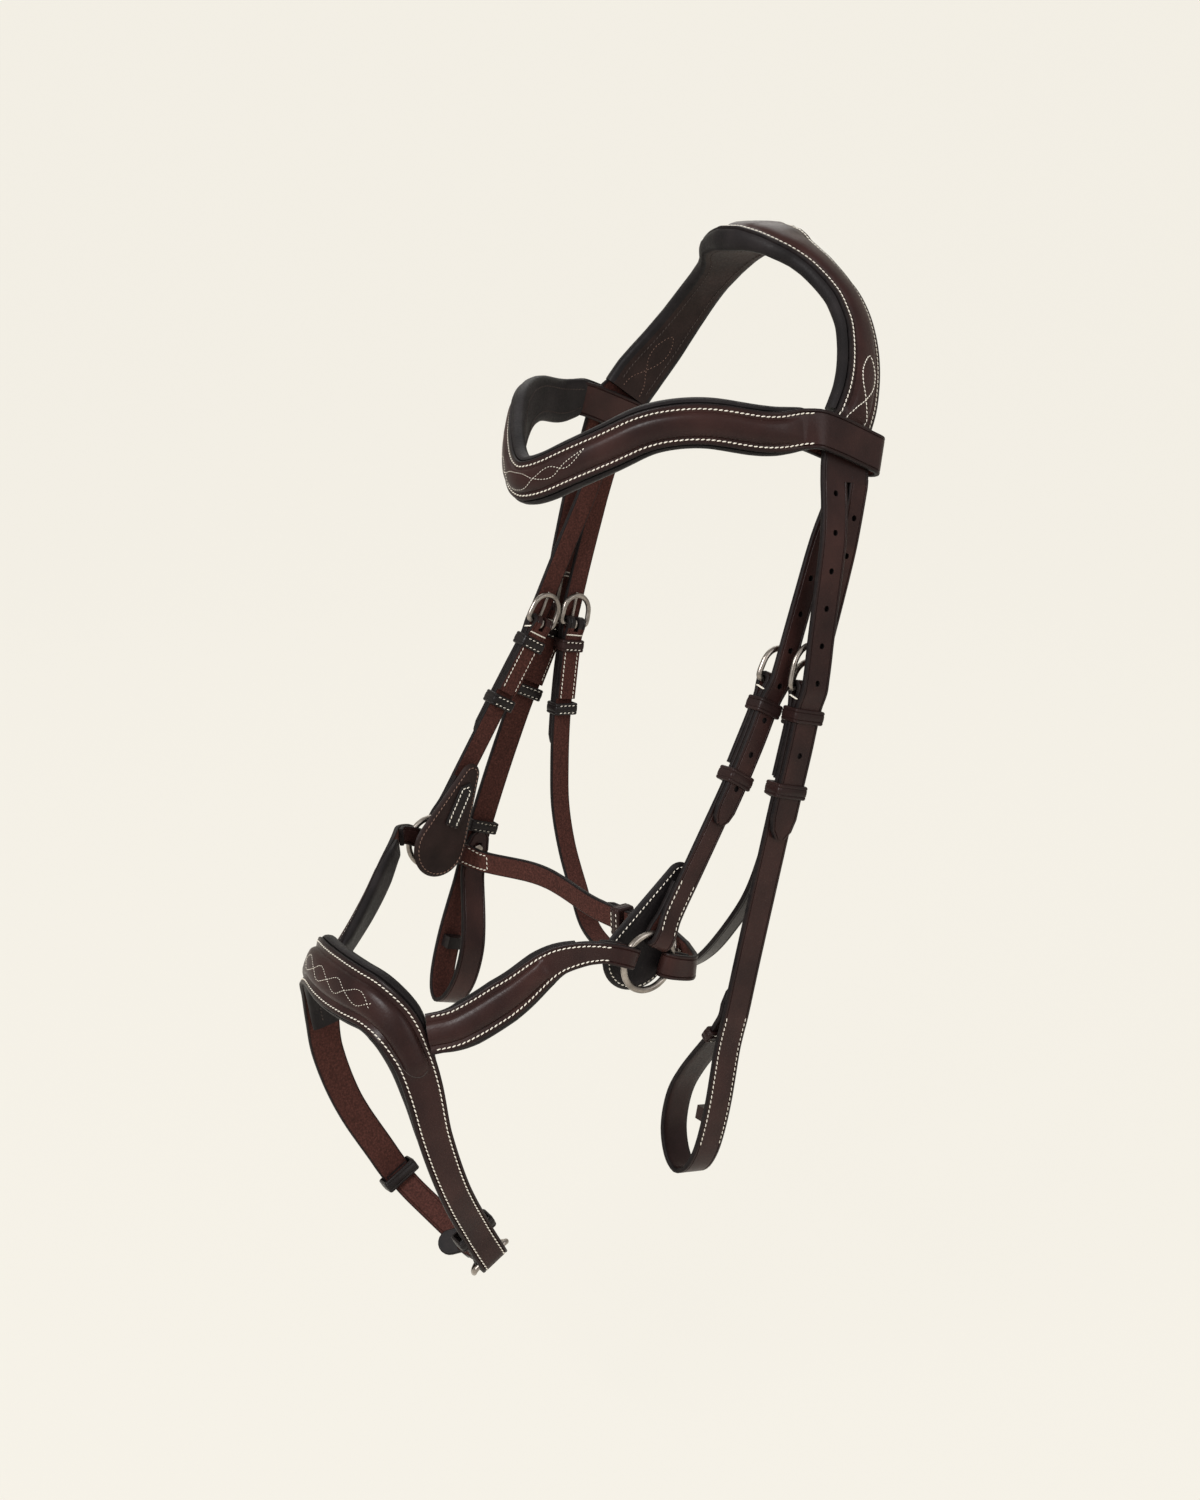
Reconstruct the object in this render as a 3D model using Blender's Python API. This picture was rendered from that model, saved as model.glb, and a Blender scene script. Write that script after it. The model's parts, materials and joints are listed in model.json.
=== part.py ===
"""A full-size leather bridle with a padded drop noseband hung on two rings.

The horse faces -Y, its left side is +X, and Z is up. The origin lies on the underside of the
headpiece padding, in the middle of the poll. Lengths are in metres.
"""
import math

import bmesh
import bpy
from mathutils import Matrix, Vector

MM = 0.001
GAP = 0.3 * MM

# Leather and padding
STRAP_THICK = 2.5 * MM
PAD_THICK = 5.5 * MM
PAD_PROUD = 2.6 * MM
PAD_GAP = 0.8 * MM
CENTRE_RAISE = 2.0 * MM
KEEPER_WALL = 1.3 * MM
KEEPER_HEIGHT = 7.0 * MM
HOLE_WIDTH = 3.0 * MM
HOLE_PITCH = 18.0 * MM
LAYER = STRAP_THICK / 2 + GAP / 2

# Buckles
WIRE_RADIUS = 1.5 * MM
FRAME_REACH_SHARE = 1.38
FRAME_ROOM = 1.2 * MM
PRONG_RADIUS = 0.9 * MM
BAR_CLEARANCE = 0.4 * MM
SLOT_ROOM = 0.6 * MM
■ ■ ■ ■
> [Task]: Your task is to quote the lines above, beginning with the first and ending with the one that holds "GAP = 0.3 * MM".

> [Final result]:
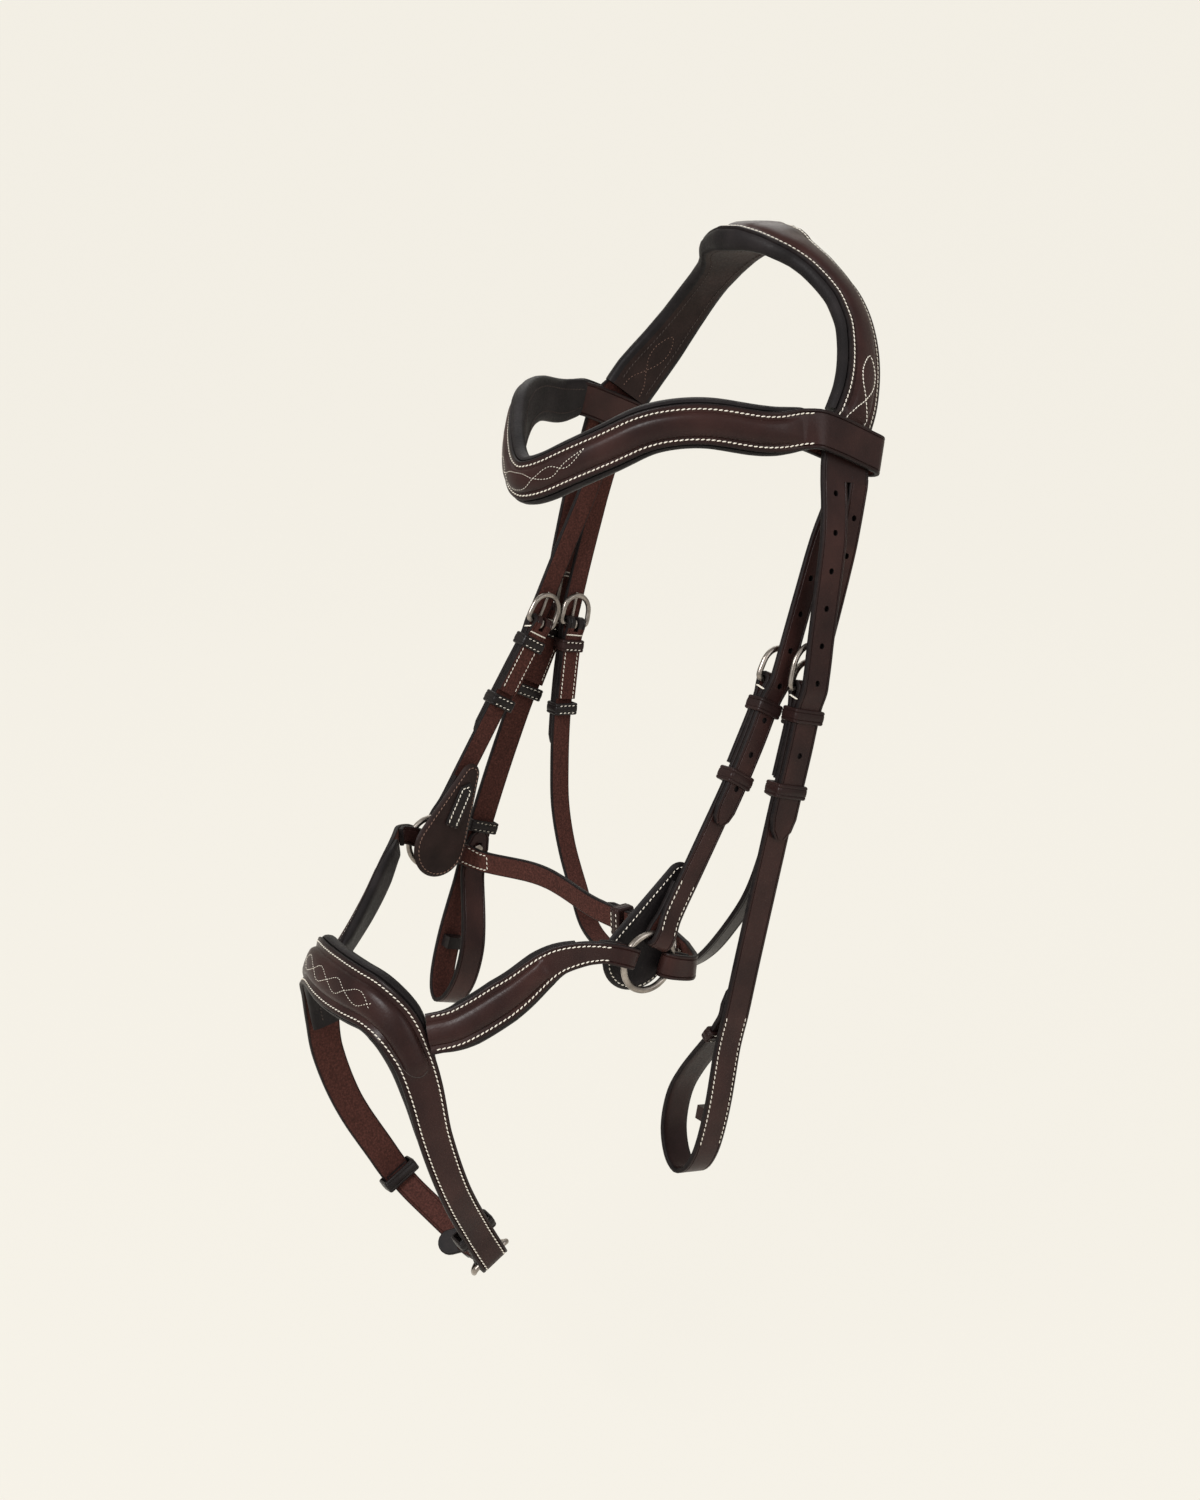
Reconstruct the object in this render as a 3D model using Blender's Python API. This picture was rendered from that model, saved as model.glb, and a Blender scene script. Write that script after it. The model's parts, materials and joints are listed in model.json.
=== part.py ===
"""A full-size leather bridle with a padded drop noseband hung on two rings.

The horse faces -Y, its left side is +X, and Z is up. The origin lies on the underside of the
headpiece padding, in the middle of the poll. Lengths are in metres.
"""
import math

import bmesh
import bpy
from mathutils import Matrix, Vector

MM = 0.001
GAP = 0.3 * MM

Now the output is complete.